As traditional CPUs increase the number of cores, they become more capable of parallelizing tasks, which can have a significant impact on performance. More cores allow for more threads to run concurrently, which is beneficial for multi-threaded applications and tasks that can be parallelized.
C++ Programmers: C++ provides extensive support for multi-threading through its Standard Library (e.g., std::thread
, std::async
). With more cores, C++ programs can be optimized to take advantage of parallel execution, making them more efficient in processing large data sets or running multiple tasks simultaneously.
Neural Net Processors and AI Applications: As more cores become available in both traditional CPUs and NNPs, machine learning tasks that require significant computational power will benefit greatly. Tasks like training large neural networks or performing real-time inference will become faster and more efficient.
Looking forward, the lines between traditional CPUs, GPUs, and specialized NNPs will continue to blur. We may see more integration between NNPs and traditional multi-core processors. This integration could lead to systems where AI tasks are seamlessly distributed across both general-purpose cores and specialized AI cores, enabling developers to write more intelligent, efficient, and responsive software.

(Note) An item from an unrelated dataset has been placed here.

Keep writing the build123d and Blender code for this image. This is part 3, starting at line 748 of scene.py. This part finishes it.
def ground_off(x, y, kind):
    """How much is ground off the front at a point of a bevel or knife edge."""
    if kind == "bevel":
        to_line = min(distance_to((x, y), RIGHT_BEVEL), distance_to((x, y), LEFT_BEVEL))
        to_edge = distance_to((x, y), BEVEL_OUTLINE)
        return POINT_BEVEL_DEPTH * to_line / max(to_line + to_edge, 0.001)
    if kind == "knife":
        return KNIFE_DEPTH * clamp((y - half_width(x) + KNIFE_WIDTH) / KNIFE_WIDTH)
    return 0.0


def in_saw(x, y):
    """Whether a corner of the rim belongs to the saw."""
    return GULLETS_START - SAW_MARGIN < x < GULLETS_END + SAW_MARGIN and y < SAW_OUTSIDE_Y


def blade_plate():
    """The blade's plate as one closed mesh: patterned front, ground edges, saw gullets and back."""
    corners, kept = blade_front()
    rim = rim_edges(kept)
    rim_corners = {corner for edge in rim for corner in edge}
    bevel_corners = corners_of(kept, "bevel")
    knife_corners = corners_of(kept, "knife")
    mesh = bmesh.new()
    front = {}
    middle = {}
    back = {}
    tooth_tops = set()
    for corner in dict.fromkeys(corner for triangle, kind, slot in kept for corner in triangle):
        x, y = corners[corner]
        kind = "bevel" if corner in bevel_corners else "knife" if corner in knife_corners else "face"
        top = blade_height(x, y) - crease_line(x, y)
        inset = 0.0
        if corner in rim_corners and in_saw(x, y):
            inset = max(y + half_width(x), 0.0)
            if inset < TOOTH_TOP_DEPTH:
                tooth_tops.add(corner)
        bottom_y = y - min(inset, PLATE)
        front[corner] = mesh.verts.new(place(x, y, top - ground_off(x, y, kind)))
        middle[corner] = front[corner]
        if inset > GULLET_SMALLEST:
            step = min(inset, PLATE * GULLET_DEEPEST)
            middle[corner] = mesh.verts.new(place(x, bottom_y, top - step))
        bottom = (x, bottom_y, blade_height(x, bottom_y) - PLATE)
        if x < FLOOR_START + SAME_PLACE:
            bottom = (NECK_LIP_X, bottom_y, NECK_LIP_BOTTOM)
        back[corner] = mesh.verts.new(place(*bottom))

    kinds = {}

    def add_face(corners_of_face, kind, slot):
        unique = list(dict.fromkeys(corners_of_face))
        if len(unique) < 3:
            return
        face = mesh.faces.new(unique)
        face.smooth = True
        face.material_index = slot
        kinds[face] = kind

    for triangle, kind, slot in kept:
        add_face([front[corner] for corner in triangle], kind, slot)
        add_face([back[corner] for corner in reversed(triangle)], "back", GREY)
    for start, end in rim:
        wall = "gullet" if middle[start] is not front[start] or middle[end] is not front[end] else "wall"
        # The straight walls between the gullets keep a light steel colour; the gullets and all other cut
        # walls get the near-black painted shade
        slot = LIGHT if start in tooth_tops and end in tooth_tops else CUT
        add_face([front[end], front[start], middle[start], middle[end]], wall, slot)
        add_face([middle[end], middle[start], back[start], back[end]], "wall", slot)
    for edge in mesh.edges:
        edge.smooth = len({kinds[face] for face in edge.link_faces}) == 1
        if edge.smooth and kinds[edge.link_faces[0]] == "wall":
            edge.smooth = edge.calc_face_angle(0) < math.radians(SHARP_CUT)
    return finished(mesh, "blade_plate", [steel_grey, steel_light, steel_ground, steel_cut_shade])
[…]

Neural Net Processors represent a significant step forward in specialized hardware for machine learning tasks. Their ability to handle massive parallel computations makes them far more efficient than traditional CPUs and even GPUs for AI workloads. For programmers, particularly those familiar with C++, understanding the landscape of NNPs, low-level CPU components like the EAX and EBX registers, and how to leverage multi-core architectures will be essential skills in the future of software development. C++ programmers, in particular, have a vital role in optimizing and interfacing with both current and next-generation processors, enabling the development of cutting-edge, performance-optimized applications.